start Supplied records
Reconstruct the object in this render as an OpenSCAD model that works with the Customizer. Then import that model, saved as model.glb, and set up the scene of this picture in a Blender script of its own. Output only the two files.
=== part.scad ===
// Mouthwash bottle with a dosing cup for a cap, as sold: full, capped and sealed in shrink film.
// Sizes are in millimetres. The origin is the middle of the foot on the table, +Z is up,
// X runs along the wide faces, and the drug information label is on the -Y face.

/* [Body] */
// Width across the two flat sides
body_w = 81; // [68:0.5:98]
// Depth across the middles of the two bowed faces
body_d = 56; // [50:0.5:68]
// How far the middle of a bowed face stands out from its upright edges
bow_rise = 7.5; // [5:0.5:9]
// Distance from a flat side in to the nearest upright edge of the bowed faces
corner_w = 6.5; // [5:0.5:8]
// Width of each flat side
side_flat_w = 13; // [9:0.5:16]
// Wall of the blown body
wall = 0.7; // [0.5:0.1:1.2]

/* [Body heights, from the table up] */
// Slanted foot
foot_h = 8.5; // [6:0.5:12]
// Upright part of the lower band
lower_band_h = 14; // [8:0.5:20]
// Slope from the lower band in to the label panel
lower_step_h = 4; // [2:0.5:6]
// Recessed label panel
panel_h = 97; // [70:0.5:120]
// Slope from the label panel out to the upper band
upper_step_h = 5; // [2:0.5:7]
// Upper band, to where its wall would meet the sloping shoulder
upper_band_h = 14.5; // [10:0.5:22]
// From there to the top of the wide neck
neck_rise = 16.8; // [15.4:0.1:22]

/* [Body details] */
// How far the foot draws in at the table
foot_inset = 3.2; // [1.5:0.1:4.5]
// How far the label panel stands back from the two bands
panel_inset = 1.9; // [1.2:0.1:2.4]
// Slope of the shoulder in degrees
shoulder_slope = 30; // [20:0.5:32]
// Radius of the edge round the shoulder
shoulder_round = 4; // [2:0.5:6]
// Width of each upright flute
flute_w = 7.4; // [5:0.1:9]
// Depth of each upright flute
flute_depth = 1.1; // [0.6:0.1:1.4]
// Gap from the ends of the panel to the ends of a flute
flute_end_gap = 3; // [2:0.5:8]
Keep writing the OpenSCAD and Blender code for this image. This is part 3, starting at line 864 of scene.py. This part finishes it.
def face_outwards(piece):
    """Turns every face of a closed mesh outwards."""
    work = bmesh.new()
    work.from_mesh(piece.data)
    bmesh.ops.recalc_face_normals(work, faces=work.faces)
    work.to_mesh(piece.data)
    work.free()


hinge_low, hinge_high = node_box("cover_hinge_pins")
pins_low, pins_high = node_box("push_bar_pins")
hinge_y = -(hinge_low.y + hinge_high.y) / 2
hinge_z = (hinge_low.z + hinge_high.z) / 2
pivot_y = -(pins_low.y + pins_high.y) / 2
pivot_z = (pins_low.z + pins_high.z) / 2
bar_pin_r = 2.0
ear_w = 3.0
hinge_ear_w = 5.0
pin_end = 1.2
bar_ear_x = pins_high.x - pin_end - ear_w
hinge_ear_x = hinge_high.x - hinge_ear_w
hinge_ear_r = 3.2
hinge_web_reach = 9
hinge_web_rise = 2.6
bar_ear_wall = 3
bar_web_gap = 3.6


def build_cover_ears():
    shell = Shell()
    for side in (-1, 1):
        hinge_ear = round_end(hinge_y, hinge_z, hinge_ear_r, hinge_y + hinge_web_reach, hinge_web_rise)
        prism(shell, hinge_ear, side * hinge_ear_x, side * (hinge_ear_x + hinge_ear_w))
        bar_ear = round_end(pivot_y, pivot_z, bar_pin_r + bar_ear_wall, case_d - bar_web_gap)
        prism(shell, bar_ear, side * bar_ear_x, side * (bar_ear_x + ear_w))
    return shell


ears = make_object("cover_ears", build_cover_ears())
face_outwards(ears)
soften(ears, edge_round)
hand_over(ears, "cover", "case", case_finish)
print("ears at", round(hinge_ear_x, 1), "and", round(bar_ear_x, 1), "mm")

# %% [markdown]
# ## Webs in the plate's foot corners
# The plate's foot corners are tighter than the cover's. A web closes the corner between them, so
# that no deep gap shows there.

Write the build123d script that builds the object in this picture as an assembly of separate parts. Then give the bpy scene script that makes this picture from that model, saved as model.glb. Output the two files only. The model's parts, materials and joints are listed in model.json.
end Supplied records
### Aim
Your output must be the lines of the material above, from the first through the line that contains "neck_rise = 16.8; // [15.4:0.1:22]", copied exactly. Include both endpoints and nothing else.

### Solution below
Reconstruct the object in this render as an OpenSCAD model that works with the Customizer. Then import that model, saved as model.glb, and set up the scene of this picture in a Blender script of its own. Output only the two files.
=== part.scad ===
// Mouthwash bottle with a dosing cup for a cap, as sold: full, capped and sealed in shrink film.
// Sizes are in millimetres. The origin is the middle of the foot on the table, +Z is up,
// X runs along the wide faces, and the drug information label is on the -Y face.

/* [Body] */
// Width across the two flat sides
body_w = 81; // [68:0.5:98]
// Depth across the middles of the two bowed faces
body_d = 56; // [50:0.5:68]
// How far the middle of a bowed face stands out from its upright edges
bow_rise = 7.5; // [5:0.5:9]
// Distance from a flat side in to the nearest upright edge of the bowed faces
corner_w = 6.5; // [5:0.5:8]
// Width of each flat side
side_flat_w = 13; // [9:0.5:16]
// Wall of the blown body
wall = 0.7; // [0.5:0.1:1.2]

/* [Body heights, from the table up] */
// Slanted foot
foot_h = 8.5; // [6:0.5:12]
// Upright part of the lower band
lower_band_h = 14; // [8:0.5:20]
// Slope from the lower band in to the label panel
lower_step_h = 4; // [2:0.5:6]
// Recessed label panel
panel_h = 97; // [70:0.5:120]
// Slope from the label panel out to the upper band
upper_step_h = 5; // [2:0.5:7]
// Upper band, to where its wall would meet the sloping shoulder
upper_band_h = 14.5; // [10:0.5:22]
// From there to the top of the wide neck
neck_rise = 16.8; // [15.4:0.1:22]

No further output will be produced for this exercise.